MQA proprietary closed-source music encoding system
Another topic that should be of considerable importance to music enthusiasts involves the proprietary closed-source music encoding system Master Quality Authenticated (MQA) patented by Meridian Audio Limited, Peter Craven, and Malcolm Law. According to an article on the Stereophile magazine site, "On 9am UK time on May 6, 2016, Warner Music Group (WMG), whose vast catalogue includes everything from the Beatles to Maria Callas, announced a long-term licensing deal with MQA (Master Quality Authenticated)."
A great deal of digital ink has been spilt on MQA both pro and con, both informed and speculative. What bothers me about MQA is not its technical merit, but rather its proprietary nature. Having finally shed ourselves of DRM music that forces us to buy specific software or hardware to enjoy that music as it was intended, we are now seeing the encroachment of yet another proprietary encoding standard—more DRM.
MQA appears to be making significant inroads due to its technical merits—perceived or real—and lower bandwidth requirements for transmission. Basically, as I understand it, any signal components above 20KHz or so are put into the low-order 8 bits of the 24-bit word, said to be below the level of the 16-bit noise floor of the majority of recordings, which allows the resulting wave form to be transmitted as though it were a 44.1KHz/24-bit signal and allows the playback through decoders that do not license/implement MQA as though a 44.1KHz/16-bit signal were wrapped in a 24-bit word length.
I find it somewhat cheeky that MQA-encoded music streams are being wrapped and sold in FLAC format. Of course that's all part of the strange notion internal to "proprietary thinking" where it's thought by some to be OK to incorporate public domain components into their proprietary designs. (But this isn't a philosophy course, so I won't say any more about that.)

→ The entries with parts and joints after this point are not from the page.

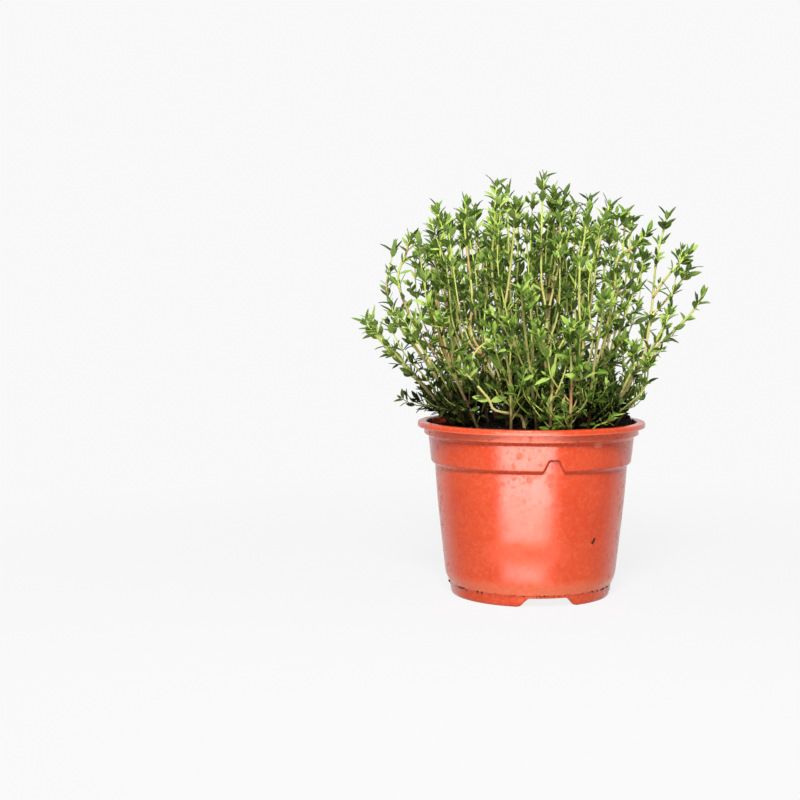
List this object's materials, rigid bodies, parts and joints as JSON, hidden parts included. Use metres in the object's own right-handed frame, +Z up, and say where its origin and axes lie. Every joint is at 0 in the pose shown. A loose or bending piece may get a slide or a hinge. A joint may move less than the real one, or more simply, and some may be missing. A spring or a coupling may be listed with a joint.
{
  "type": "potted thyme plant",
  "caption": "Bushy thyme plant with slender upright leafy stems in a round tapered plastic nursery pot filled with dark soil.",
  "frame": {"origin": "centre of the pot's base, on the surface that the pot stands on", "axes": "+Z up along the pot's axis, -Y towards the front, where the picture was taken from, +X to the right"},
  "size_m": [0.1883, 0.1589, 0.2241],
  "materials": {
    "pot": "satin",
    "soil": "matte",
    "thyme_leaf": "satin",
    "thyme_stem": "matte"
  },
  "bodies": {
    "root": {"pot": "pot", "soil": "soil", "thyme_stem_01": "thyme_leaf", "thyme_stem_02": "thyme_leaf", "thyme_stem_03": "thyme_leaf", "thyme_stem_04": "thyme_leaf", "thyme_stem_05": "thyme_leaf", "thyme_stem_06": "thyme_leaf", "thyme_stem_07": "thyme_leaf", "thyme_stem_08": "thyme_leaf", "thyme_stem_09": "thyme_leaf", "thyme_stem_10": "thyme_leaf", "thyme_stem_11": "thyme_leaf", "thyme_stem_12": "thyme_leaf", "thyme_stem_13": "thyme_leaf", "thyme_stem_14": "thyme_leaf", "thyme_stem_15": "thyme_leaf", "thyme_stem_16": "thyme_leaf", "thyme_stem_17": "thyme_leaf", "thyme_stem_18": "thyme_leaf", "thyme_stem_19": "thyme_leaf", "thyme_stem_20": "thyme_leaf", "thyme_stem_21": "thyme_leaf", "thyme_stem_22": "thyme_leaf", "thyme_stem_23": "thyme_leaf", "thyme_stem_24": "thyme_leaf", "thyme_stem_25": "thyme_leaf", "thyme_stem_26": "thyme_leaf", "thyme_stem_27": "thyme_leaf", "thyme_stem_28": "thyme_leaf", "thyme_stem_29": "thyme_leaf", "thyme_stem_30": "thyme_leaf", "thyme_stem_31": "thyme_leaf", "thyme_stem_32": "thyme_leaf", "thyme_stem_33": "thyme_leaf", "thyme_stem_34": "thyme_leaf", "thyme_stem_35": "thyme_leaf", "thyme_stem_36": "thyme_leaf", "thyme_stem_37": "thyme_leaf", "thyme_stem_38": "thyme_leaf", "thyme_stem_39": "thyme_leaf", "thyme_stem_40": "thyme_leaf", "thyme_stem_41": "thyme_leaf", "thyme_stem_42": "thyme_leaf", "thyme_stem_43": "thyme_leaf", "thyme_stem_44": "thyme_leaf", "thyme_stem_45": "thyme_leaf"}
  },
  "joints": []
}
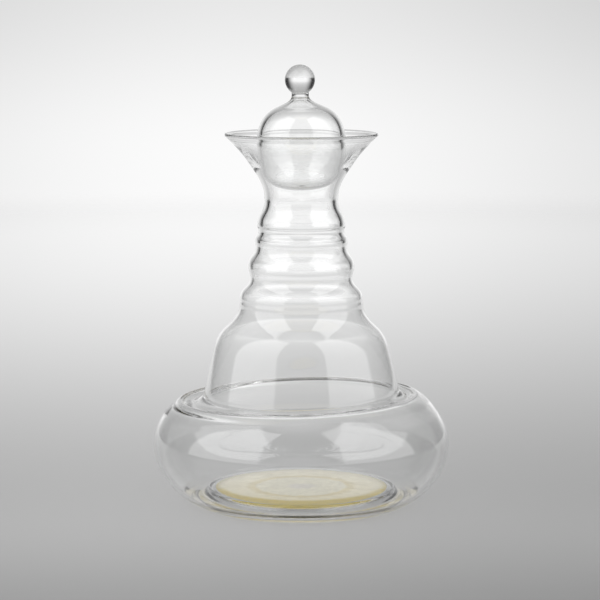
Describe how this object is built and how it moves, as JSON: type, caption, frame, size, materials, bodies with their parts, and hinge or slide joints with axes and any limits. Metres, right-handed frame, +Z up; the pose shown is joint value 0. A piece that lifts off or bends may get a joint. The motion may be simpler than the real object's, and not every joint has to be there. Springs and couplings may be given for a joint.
{
  "type": "glass carafe",
  "caption": "Clear blown glass carafe with a wide low bowl, a ringed bell-shaped neck and a flared mouth, closed by a loose hollow glass ball stopper.",
  "frame": {"origin": "on the table, under the middle of the foot ring", "axes": "+Z up along the axis of the glass; -Y faces the viewer of the reference view, with +X to the right"},
  "size_m": [0.17, 0.17, 0.2516],
  "materials": {
    "clear_glass": "clear, blown, polished by fire",
    "stopper_glass": "clear, blown, polished by fire",
    "gold_print": "pale gold fired print, slightly mottled"
  },
  "bodies": {
    "carafe": {"carafe_body": "clear_glass", "base_print": "gold_print"},
    "stopper": {"stopper_bulb": "stopper_glass", "stopper_knob": "stopper_glass"}
  },
  "joints": [
    {"name": "stopper_lift", "type": "slide", "parent": "carafe", "child": "stopper", "axis": [0, 0, 1], "range_m": [0, 0.07]}
  ]
}
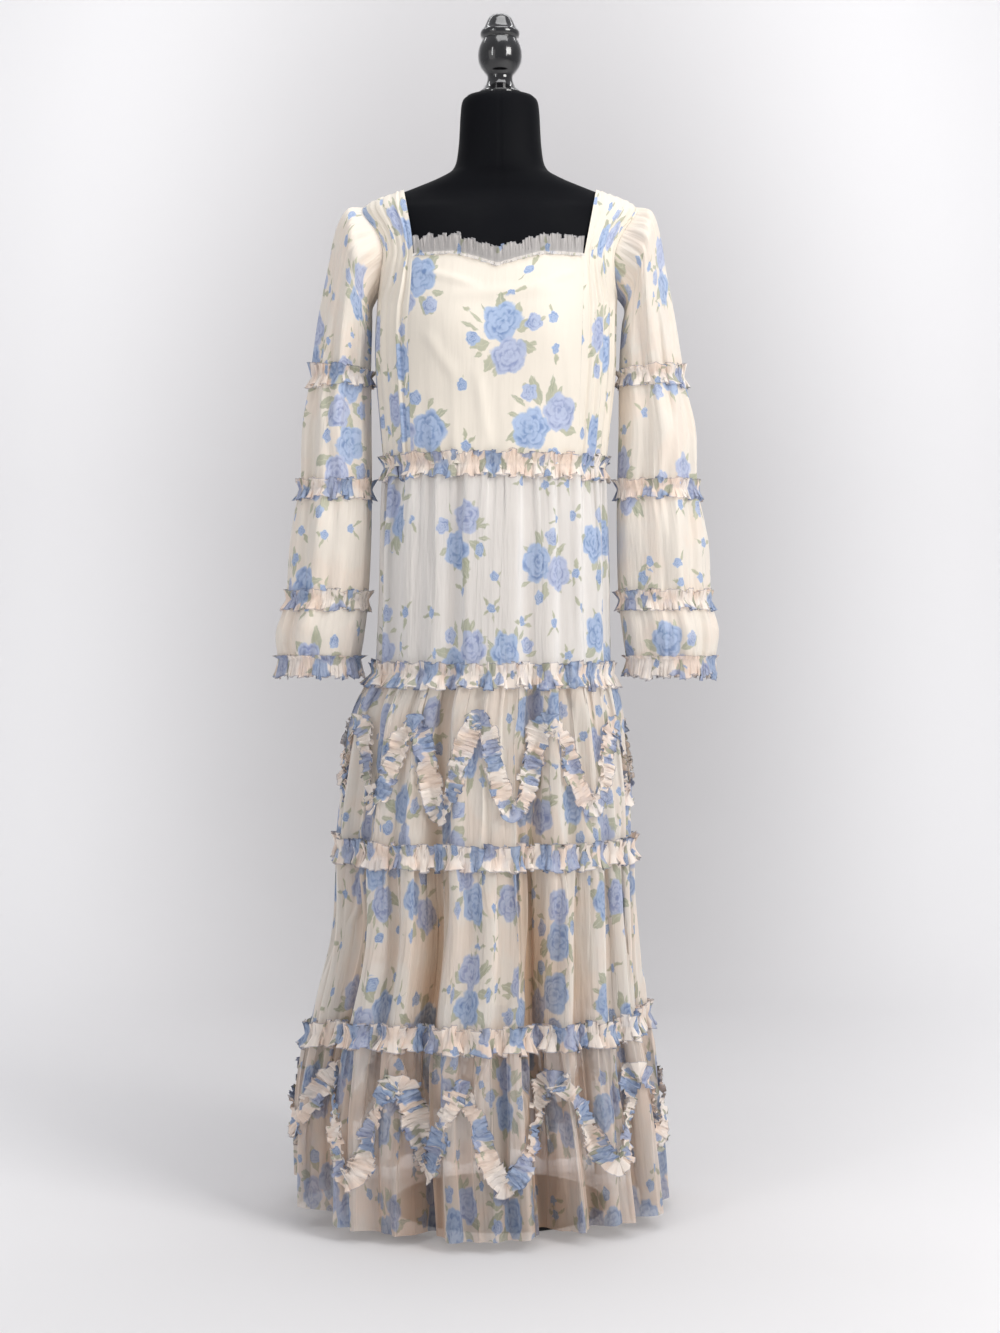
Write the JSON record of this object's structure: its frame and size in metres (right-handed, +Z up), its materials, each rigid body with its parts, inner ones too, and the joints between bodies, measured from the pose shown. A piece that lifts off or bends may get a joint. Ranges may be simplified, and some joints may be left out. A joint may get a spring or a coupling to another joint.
{
  "type": "maxi dress on dress form",
  "caption": "Tiered maxi dress with a square neck, long tiered sleeves and frilled seams, standing open and worn on a limbless dress form with a pole and a round base.",
  "frame": {"origin": "on the floor under the centre of the round base, at its underside", "axes": "+Z up along the pole, -Y the way the dress faces, +X the wearer's left"},
  "size_m": [0.632, 0.4899, 1.665],
  "materials": {
    "mesh_print": "printed mesh over a lining",
    "ruffle_mesh": "printed mesh, gathered",
    "lining_cloth": "smooth woven",
    "form_cloth": "stretched jersey",
    "lacquer": "gloss lacquer",
    "stand_metal": "satin black"
  },
  "bodies": {
    "root": {"bodice_front": "mesh_print", "bodice_side_front_left": "mesh_print", "bodice_side_front_right": "mesh_print", "bodice_back": "mesh_print", "neck_ruffle": "ruffle_mesh", "waist_ruffle": "ruffle_mesh", "skirt_tier_1": "mesh_print", "skirt_tier_2": "mesh_print", "skirt_tier_3": "mesh_print", "skirt_tier_4": "mesh_print", "skirt_ruffle_1": "ruffle_mesh", "skirt_ruffle_2": "ruffle_mesh", "skirt_ruffle_3": "ruffle_mesh", "scalloped_ruffle_upper": "ruffle_mesh", "scalloped_ruffle_lower": "ruffle_mesh", "skirt_lining": "lining_cloth", "sleeve_left_1": "mesh_print", "sleeve_left_2": "mesh_print", "sleeve_left_3": "mesh_print", "sleeve_left_4": "mesh_print", "sleeve_left_ruffle_1": "ruffle_mesh", "sleeve_left_ruffle_2": "ruffle_mesh", "sleeve_left_ruffle_3": "ruffle_mesh", "cuff_left_ruffle": "ruffle_mesh", "sleeve_right_1": "mesh_print", "sleeve_right_2": "mesh_print", "sleeve_right_3": "mesh_print", "sleeve_right_4": "mesh_print", "sleeve_right_ruffle_1": "ruffle_mesh", "sleeve_right_ruffle_2": "ruffle_mesh", "sleeve_right_ruffle_3": "ruffle_mesh", "cuff_right_ruffle": "ruffle_mesh", "form_torso": "form_cloth", "form_finial": "lacquer", "form_underplate": "lacquer", "stand_pole": "stand_metal", "stand_socket": "stand_metal", "stand_base": "stand_metal"}
  },
  "joints": []
}
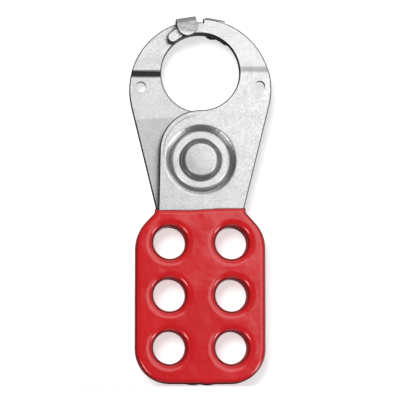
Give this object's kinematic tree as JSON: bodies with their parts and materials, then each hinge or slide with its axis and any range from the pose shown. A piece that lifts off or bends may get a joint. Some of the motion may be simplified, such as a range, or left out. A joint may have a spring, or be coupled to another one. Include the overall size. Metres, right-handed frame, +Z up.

Anyway, given the continuing drop in sales of physical digital media and of downloads in favor of streaming, and the appeal of a new encoding scheme to the suffering music industry seeking to sell one more time its back catalogue in a new format, it's no real surprise that the clever engineers at Meridian are generating a lot of interest on the supply side with MQA. The question is: Do we consumers want to pay for the use of media that limits our ability to choose our playback hardware and software?
I say no, let's not do that. I already have a bunch of CDs that are encoded with HDCD that only work properly with proprietary decoders, the patent to which is currently owned by Microsoft, who has let it languish (although most “Internet opinions" seem to indicate the patent either expired or is due to expire in 2017). My kids already have a bunch of DRMed AAC files bought from Apple back in the day that cannot be played back on their Linux computers nor their Android phones without paying Apple to unlock them.
So please, if you're in the market for a new digital-audio converter, carefully consider whether you want to support MQA or whether you should let your music format remain free so that you can enjoy it on whatever software and equipment you prefer.
Recent music I have acquired from Linux-friendly online vendors—meaning, there's no need to install bloatware for other operating systems just to download the music files—and am really enjoying:
- Nils Frahm's Solo Remains, released this year on Piano Day 2016 (the 88th day of the year) as a free 24-bit or mp3 download. Songs that didn't make it onto 2015's Solo—released on Piano Day of that year and also available as a free download—played on the incredible monster Klavins M370 piano.
- The David Bowie compilation Best of Bowie, which I picked up from 7digital in 16-bit FLAC format. Getting this stuff in digital form is good because otherwise I only get to listen to it on vinyl when I'm at home.
- Parachute's Wide Awake, also picked up at 7digital in 16-bit FLAC format. Wow! These people have mastered the hook—this music reminds me of the energy in the soundtrack to the first Shrek film. We definitely feel like dancing in our house when this music is playing.
- Moderat's III (Deluxe Edition), picked up at Bleep in 16-bit FLAC format. If you like their previous album, II, you'll probably like this; it's not “more of the same," but it shows its roots.